Amusement replaces his skepticism. “Did you just say ‘bjork?’”
“I said what I said.”
He raises both eyebrows and pulls in a slow breath.
“I’m hungry. Are you hungry? I think we should break for lunch.”
“I could eat.”
With a swift push against the floor, I propel myself over to my desk. Chance stands and strides to the breakroom, hands in pockets, self-assured as usual. When he’s out of sight, I drop my head to my hands. I’ve worked with code mavericks like him.Getting him to cooperate is going to be like herding toddlers at Disney World. Luckily, I’m neck deep in my own project, and will be until the end of August. He’ll be someone else’s problem while I zoom through the summer in solo-mode. The thought makes me smile. A hunger pang turns it into a wince.
I picked the wrong day to bring my lunch. And the wrong day to skip breakfast. My blood sugar is so tanked I’m both starving and nauseous. The distinct smell of salmon coming from the breakroom isn’t helping. I gotta walk through fish odor and past Chance to get to my food. The Chance part I can handle more than the smell. I might throw up.
I contemplate texting Morgan to see if she wants to go out for subs, but I’m working on a headache. I need to eat now. With a sigh, I push away from my computer and trudge into the breakroom that’s decorated with wall signs and coffee pods and napkins and empty containers that no one claimed the last time Juanita emptied the refrigerator out of spite.
Drew and Chance are sitting at a table, Chance with his salmon, Drew with a microwaved frozen dinner and a shaker cup full of protein powder. He chugs it in a single breath and then lets out a loud burp. A chorus of “excuse me’s” filters through the open doorway. It’s an office tradition. Drew burps. We excuse ourselves.
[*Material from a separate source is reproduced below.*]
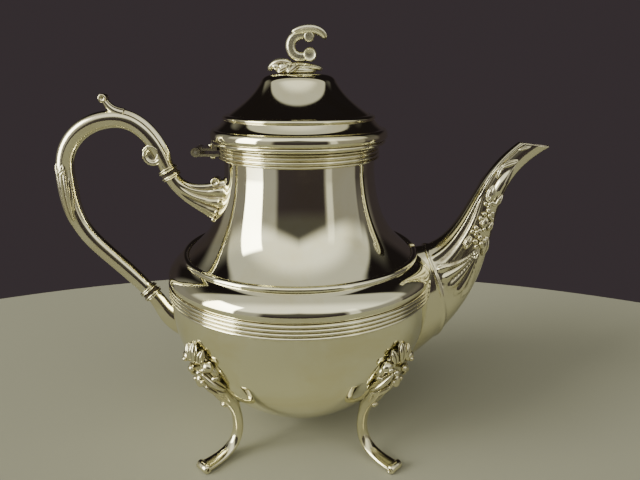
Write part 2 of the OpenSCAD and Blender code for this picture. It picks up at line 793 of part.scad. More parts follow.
// The body's leaf carries the two outer knuckles and is soldered to the mouth moulding
module hinge_body_leaf() {
    low = hinge_z - knuckle_r + leaf_bite;
    width = knuckle_w - knuckle_gap;
    plate_x = hinge_x + knuckle_r + knuckle_gap;
    plate_w = hinge_w - knuckle_gap - 2 * leaf_bite;
    color(cast_silver) difference() {
        union() {
            for (side = [-1, 1]) {
                knuckle(side * knuckle_w, width);
                translate([hinge_x, side * knuckle_w - width / 2 + leaf_bite, low])
                    cube([knuckle_r + 1.6, width - 2 * leaf_bite, leaf_t]);
            }
            translate([plate_x, -plate_w / 2, low]) cube([-plate_x - neck_r, plate_w, leaf_t]);
        }
        pin_hole();
        translate([0, 0, z_mouth - mouth_band_h])
            cylinder(r = neck_r + mouth_band_w + 2 * solder_gap, h = 2 * mouth_band_h);
    }
}

// The lid's leaf carries the middle knuckle, lies level with its top and rises outside the mouth
// moulding to the lid's rolled rim
module hinge_lid_leaf() {
    top = hinge_z + knuckle_r - leaf_bite;
    width = knuckle_w - knuckle_gap;
    plate_w = hinge_w - knuckle_gap;
    plate_x = hinge_x + knuckle_r + knuckle_gap;
    riser_x = -(neck_r + mouth_band_w + lid_gap);
    color(cast_silver) difference() {
        union() {
            knuckle(0, width);
            translate([hinge_x, -width / 2 + leaf_bite, top - leaf_t])
                cube([plate_x - hinge_x + 1, width - 2 * leaf_bite, leaf_t]);
            translate([plate_x, -plate_w / 2, top - leaf_t])
                cube([riser_x - plate_x, plate_w, leaf_t]);
            translate([riser_x - riser_t, -plate_w / 2, top - leaf_t])
                cube([riser_t, plate_w, z_lid + riser_t - top + leaf_t]);
            translate([riser_x - riser_t, -plate_w / 2, z_lid + knuckle_gap])
                cube([riser_t + 2, plate_w, riser_t - knuckle_gap]);
        }
        pin_hole();
        lid_form(solder_gap);
    }
}

// ---- Finial ----------------------------------------------------------------------------------

finial_middle = [finial_shift, z_crown + finial_rise + finial_r];
scroll_from = 62;
scroll_to = 322;

module finial() {
    mid_r = finial_r - finial_a;
    steps = 22;
    scroll = [for (i = [0 : steps]) let (turn = scroll_from + (scroll_to - scroll_from) * i / steps)
        finial_middle + mid_r * [cos(turn), sin(turn)]];
    color(cast_silver) difference() {
        union() {
            sweep(scroll, [for (i = [0 : steps]) finial_a * (0.75 + 0.25 * sin(180 * i / steps))],
                  [for (i = [0 : steps]) finial_a * 1.1], 14);
            // Curl at the scroll's lower end
            across(finial_middle + (mid_r + 0.9) * [cos(scroll_to), sin(scroll_to)])
                cylinder(r = finial_a * 1.15, h = finial_a * 2.4, center = true, $fn = 24);
            finial_leaf();
            finial_cluster();
            // Boss that holds the stud
            translate([0, 0, z_crown]) cylinder(r = finial_boss_r, h = finial_boss_h);
        }
        stud_hole(z_crown - wall, stud_grip + wall + 0.2);
        lid_form(solder_gap);
    }
}

// Leaf that runs on from the scroll's top
module finial_leaf() {
    root = finial_middle + (finial_r - finial_a) * [cos(100), sin(100)];
    steps = 8;
    sweep([for (i = [0 : steps])
               bezier(root, root + finial_leaf_l * [0.33, 0.28],
                      root + finial_leaf_l * [0.92, 0.25],
                      root + finial_leaf_l * [1, -0.22], i / steps)],
          [for (i = [0 : steps]) finial_a * (0.55 + 0.35 * sin(180 * i / steps))],
          [for (i = [0 : steps]) finial_a * (0.9 + 0.5 * sin(180 * i / steps))], 12);
}

cluster_rise = 5.6;

// Cluster of leaves that covers the top of the lid, higher on the handle's side
module finial_cluster() {
    steps = 12;
    swell = [for (i = [0 : steps]) sin(180 * (i + 0.1) / (steps + 0.2))];
    sweep([for (i = [0 : steps]) let (s = i / steps)
               [finial_base_w * (2 * s - 1.1), z_crown + 1 + cluster_rise * sin(180 * s) * (1 - s)]],
          [for (i = [0 : steps]) finial_base_a * (0.16 + 0.84 * pow(swell[i], 0.6))],
          [for (i = [0 : steps]) finial_base_b * (0.07 + 0.93 * pow(swell[i], 0.7))], 18);
}

// Length of the stud inside the finial
stud_grip = 3.4;
// Levels of the washer and nut, each a fine seat below what it bears on
washer_z = z_crown - wall - washer_t - solder_gap;
nut_z = washer_z - nut_h - solder_gap;

module finial_stud() {
    color(silver) translate([0, 0, nut_z - 1])
        cylinder(r = stud_r, h = z_crown + stud_grip - nut_z + 1, $fn = 32);
}

module finial_washer() {
    color(silver) difference() {
        translate([0, 0, washer_z]) cylinder(r = nut_r + 1.2, h = washer_t, $fn = 48);
        stud_hole(washer_z - 1, washer_t + 2);
    }
}

module finial_nut() {
    color(silver) difference() {
        translate([0, 0, nut_z]) cylinder(r = nut_r, h = nut_h, $fn = 6);
        stud_hole(nut_z - 1, nut_h + 2);
    }
}

lower_body();
upper_body();
girdle_moulding();
shoulder_moulding();
mouth_moulding();
spout();
leg_front_left();
leg_front_right();
leg_rear_left();
leg_rear_right();
upper_socket();
upper_insulator();
upper_socket_pin();
upper_handle_pin();
lower_socket();
lower_insulator();
lower_socket_pin();
lower_handle_pin();
handle();
hinge_body_leaf();
hinge_pin();
hinge_lid_leaf();
lid_dome();
lid_step_moulding();
lid_bezel();
finial();
finial_stud();
finial_washer();
finial_nut();
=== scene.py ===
# %% [markdown]
# # Dressing a silver coffee pot
#
# The imported CAD model gives every solid at its true size and place.  This lesson lays the looks
# over it: spun sheet that is smooth enough to mirror a room, castings with chased leaves, a
# polished finish with tarnish and painted shade in its hollows, and a small studio.  Pieces are
# drawn in millimetres and brought to metres as they are finished, and each one rides on a CAD
# body.

# %% Load the frame
import math

import bmesh
import bpy
from mathutils import Matrix, Vector


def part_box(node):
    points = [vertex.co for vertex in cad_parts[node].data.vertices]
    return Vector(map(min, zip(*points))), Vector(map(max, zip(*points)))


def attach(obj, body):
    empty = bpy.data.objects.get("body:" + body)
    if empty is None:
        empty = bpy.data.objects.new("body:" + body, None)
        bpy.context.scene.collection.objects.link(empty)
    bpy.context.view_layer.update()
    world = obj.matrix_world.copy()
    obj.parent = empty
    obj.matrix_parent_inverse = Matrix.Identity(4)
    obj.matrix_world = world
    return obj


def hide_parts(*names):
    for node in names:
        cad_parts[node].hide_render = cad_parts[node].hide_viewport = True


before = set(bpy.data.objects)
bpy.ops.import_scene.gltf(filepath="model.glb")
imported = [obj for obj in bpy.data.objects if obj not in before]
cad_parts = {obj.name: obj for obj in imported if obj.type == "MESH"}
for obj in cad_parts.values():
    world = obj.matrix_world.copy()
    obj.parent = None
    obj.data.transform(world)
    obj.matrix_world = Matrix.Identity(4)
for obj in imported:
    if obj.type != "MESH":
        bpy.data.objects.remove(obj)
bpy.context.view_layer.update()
MM = 0.001


def low(node, axis):
    """Lowest coordinate of a CAD node along an axis, in millimetres."""
    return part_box(node)[0][axis] / MM


def high(node, axis):
    """Highest coordinate of a CAD node along an axis, in millimetres."""
    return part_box(node)[1][axis] / MM


# %% [markdown]
# ## The camera first
#
# The pot is seen from slightly above its lid with a fairly wide lens, so its ellipses open
# towards the bottom.  Camera and pot share one frame, so the camera stands in the pot's own
# millimetres.  Its focal length is known in pixels of the frame's width and Blender wants it in
# millimetres of film, so the film's width turns the one into the other.

# %% Camera
FRAME_W = 640
FILM_W = 36
FOCAL_PX = 550
CAMERA_AT = Vector((10.23, -274.23, 188.25))
CAMERA_DIP = 17.08
NEAREST = 0.01


def shown(name, data):
    """A new object in the scene that shows the data."""
    made = bpy.data.objects.new(name, data)
    bpy.context.scene.collection.objects.link(made)
    return made


camera_data = bpy.data.cameras.new("camera")
camera_data.sensor_width = FILM_W
camera_data.lens = FILM_W * FOCAL_PX / FRAME_W
camera_data.clip_start = NEAREST
camera = shown("camera", camera_data)
camera.location = CAMERA_AT * MM
camera.rotation_euler = (math.radians(90 - CAMERA_DIP), 0, 0)
bpy.context.scene.camera = camera
print("lens", round(camera_data.lens, 2), "mm")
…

I head to the fridge and poke my head in, shoving a couple of containers out of the way to find my homemade chicken soup. After popping it into the microwave, I step back and cross my arms while I wait.
“She’s a dog groomer,” Chance says. “She didn’t have time to shower before our date, so she smelled like a Bulldog.”
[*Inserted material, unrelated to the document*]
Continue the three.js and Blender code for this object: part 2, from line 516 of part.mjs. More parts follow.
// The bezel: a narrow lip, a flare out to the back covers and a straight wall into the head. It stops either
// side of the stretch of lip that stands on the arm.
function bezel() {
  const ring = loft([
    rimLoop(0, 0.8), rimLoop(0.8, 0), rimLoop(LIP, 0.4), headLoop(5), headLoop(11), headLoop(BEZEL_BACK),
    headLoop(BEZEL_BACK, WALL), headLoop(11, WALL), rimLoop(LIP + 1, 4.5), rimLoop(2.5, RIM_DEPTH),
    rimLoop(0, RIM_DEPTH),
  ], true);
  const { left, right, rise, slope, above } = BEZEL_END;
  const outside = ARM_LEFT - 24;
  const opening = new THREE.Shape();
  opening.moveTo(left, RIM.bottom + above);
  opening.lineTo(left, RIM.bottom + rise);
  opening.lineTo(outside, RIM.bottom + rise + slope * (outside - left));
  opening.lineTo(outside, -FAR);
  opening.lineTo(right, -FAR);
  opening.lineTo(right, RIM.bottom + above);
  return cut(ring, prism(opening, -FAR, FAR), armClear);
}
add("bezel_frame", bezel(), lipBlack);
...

“No self-respecting canine lover would own a brachycephalic dog,” Drew says in his clipped, choppy style.
“A Poodle, then.”
“Better. They do not shed. And their snouts are not malformed. However, they must be groomed. Hence, your date’s job. Hence her foul scent. Hence your crappy date. I had a beagle growing up. Not recommended either. They are the dumbest dog breed. He ate my pet salamander and almost died of salmonella. My salamander was already dead. I was preparing it for burial.”
“Sounds traumatic.”
“It was not.”
A brief silence. There’s two minutes left on my timer. Two more minutes to see if I care where this conversation goes.
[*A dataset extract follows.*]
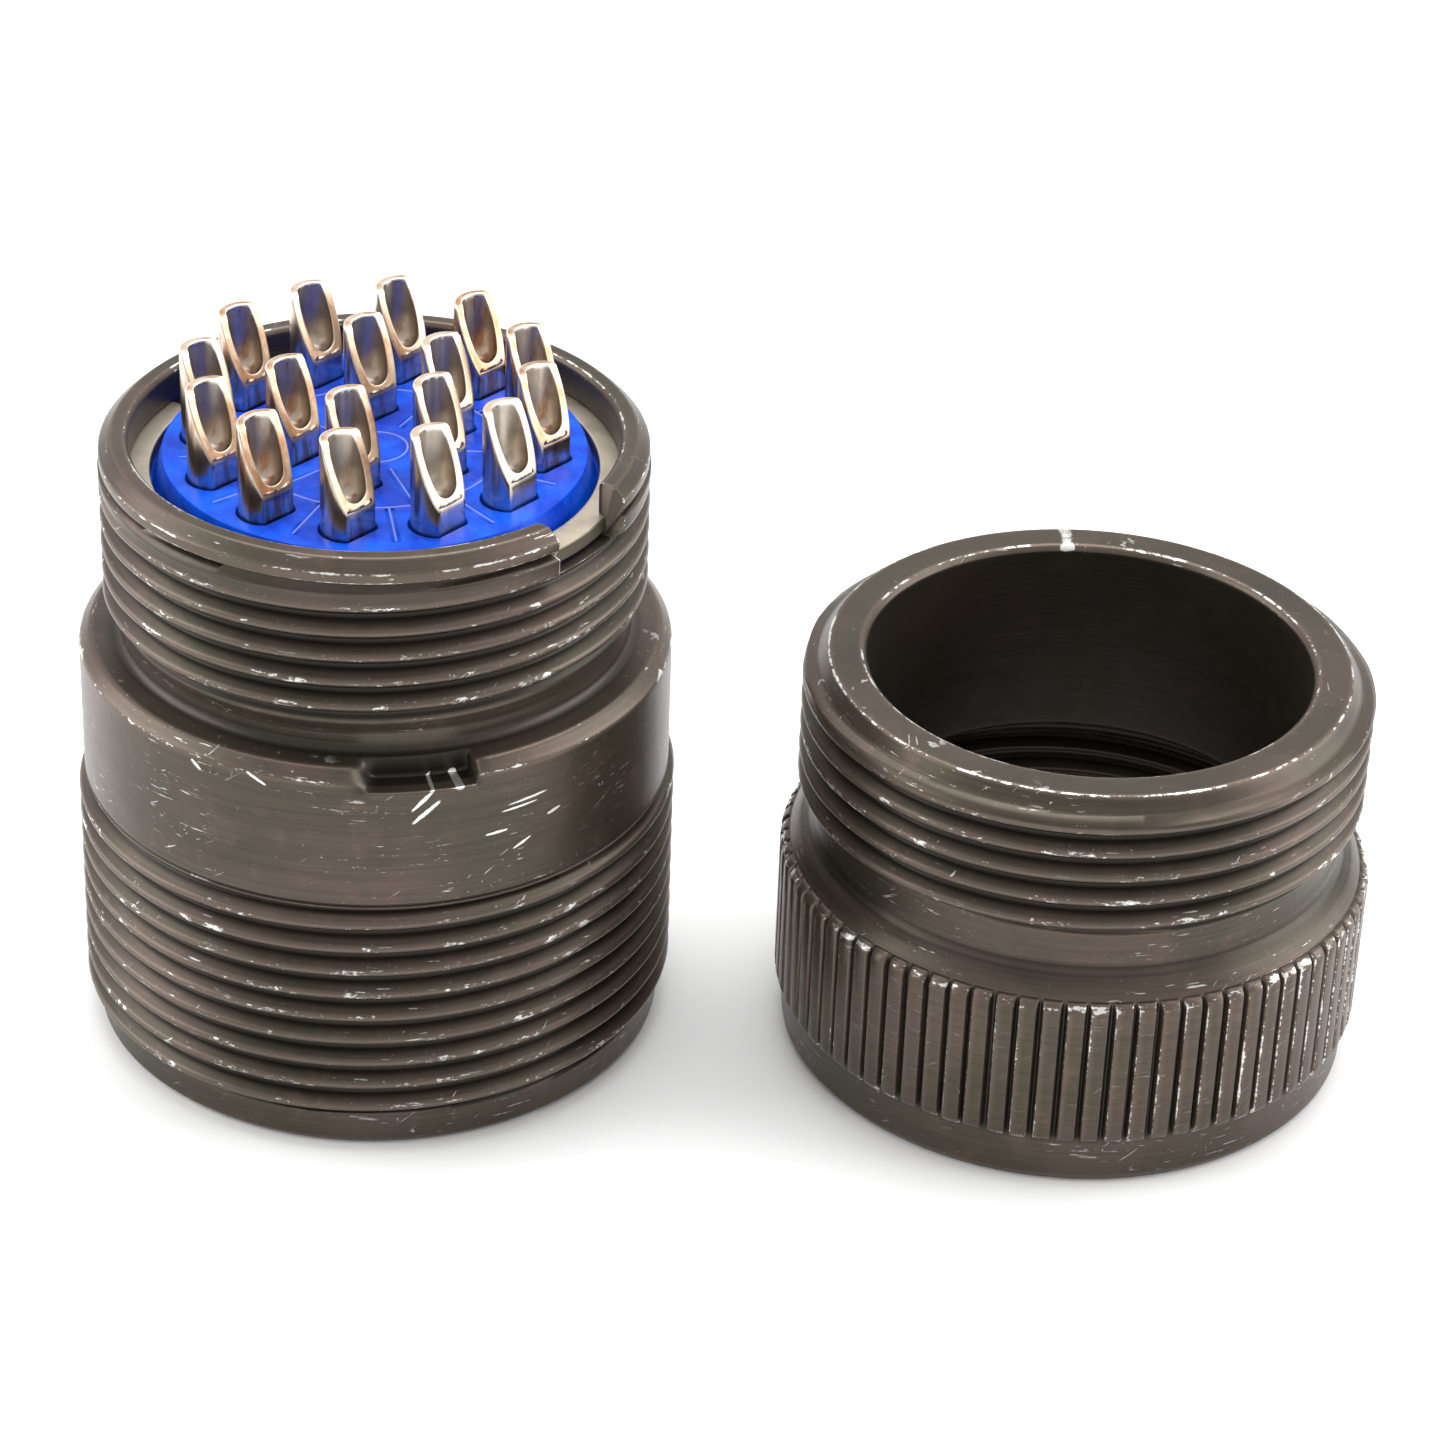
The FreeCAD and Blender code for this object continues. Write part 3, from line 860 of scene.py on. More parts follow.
@dataclass
class ReceptacleShell:
    """The connector's turned shell: mating thread, notched band, neck, rear thread and slotted rim."""

    coupling_r: float
    rim_z: float
    seed: int = 11
    columns_round: int = 240
    pitch: float = THREAD_PITCH
    coupling_turns: int = 9
    rear_turns: int = 5
    rear_step: float = 1.67
    lip_step: float = 0.62
    lip_height: float = 2.05
    lip_bevel: float = 0.35
    lip_top: float = 1.55
    mouth_bevel: float = 0.3
    cavity_r: float = 13.6
    ledge_z: float = 14.6
    ledge_top: float = 16.1
    ledge_r: float = 11.9
    bore_r: float = 12.55
    band_step: float = 0.32
    band_height: float = 7.5
    band_bevel: float = 0.6
    line_depth: float = 0.13
    band_gap: float = 0.12
    neck_r: float = 13.3
    neck_height: float = 2.6
    neck_fillet: float = 0.5
    neck_start: float = 0.55
    land_step: float = 0.05
    land_height: float = 0.85
    rim_width: float = 0.9
    rear_bevel: float = 0.72
    corner_r: float = 0.09
    groove_depth: float = 0.45
    ring_drop: Pair = (1.8, 2.8)
    key_azimuth: float = -34.0
    slot_width: float = 5.4
    slot_depth: float = 2.95
    notch_azimuth: float = -76.5
    notch_width: float = 5.6
    notch_radial: float = 1.62
    notch_drop: float = 1.15
    notch_rows: int = 26
    keyway_width: float = 2.4
    keyway_depth: float = 0.7

    def build(self, finish: bpy.types.Material) -> bpy.types.Object:
        """Make the shell and put it in the scene.

        Args:
            finish: Its plating.

        Returns:
            The object.
        """
        columns = self.columns()
        skin = Skin(columns)
        skin.lay(self.parts(columns))
        self.cut_slot(skin)
        self.cut_keyway(skin)
        skin.knock(self.seed, self.bore_r + 0.3)
        inside = (skin.z < self.rim_z - 0.35) & (skin.r < np.where(skin.z < self.ledge_top, 14.4, 12.9))
        mesh = skin.mesh("shell_turned", inside & (skin.z > 0.2))
        return add_piece(mesh, Body.CONNECTOR, finish, ("receptacle_shell",))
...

“Anyway,” Chance says, “she only brushes her teeth with baking powder.”
“Baking powder when mixed with a tooth whitening toothpaste does wonders for coffee-stained teeth.”
“Only baking powder.”
“Hmm. Her breath must smell too, then.”
“I didn’t get close enough to find out.”
“How does one learn someone’s dental hygiene habits on a first date?”
“It was one of my questions. I decided to write up a list to save time.”
Chance has a list of questions for his dates now? So he can speed past the niceties and find out if she’s bedroom material? How…very…disgusting.
The microwave timer beeps. I pull out my soup and give it a stir. Behind me, Drew asks Chance about his questions, and Chance begins listing them off.
“What are your dental hygiene habits? Do you shower or bathe once a day? How often do you exercise?”
I slap my lid back on my container, grab a few napkins, and turn to leave. Chance’s smoldering eyes grab mine, making me pause. Heat rises up my neck, but I quickly shake it off.He manipulates women with that gaze, and I refuse to be manipulated.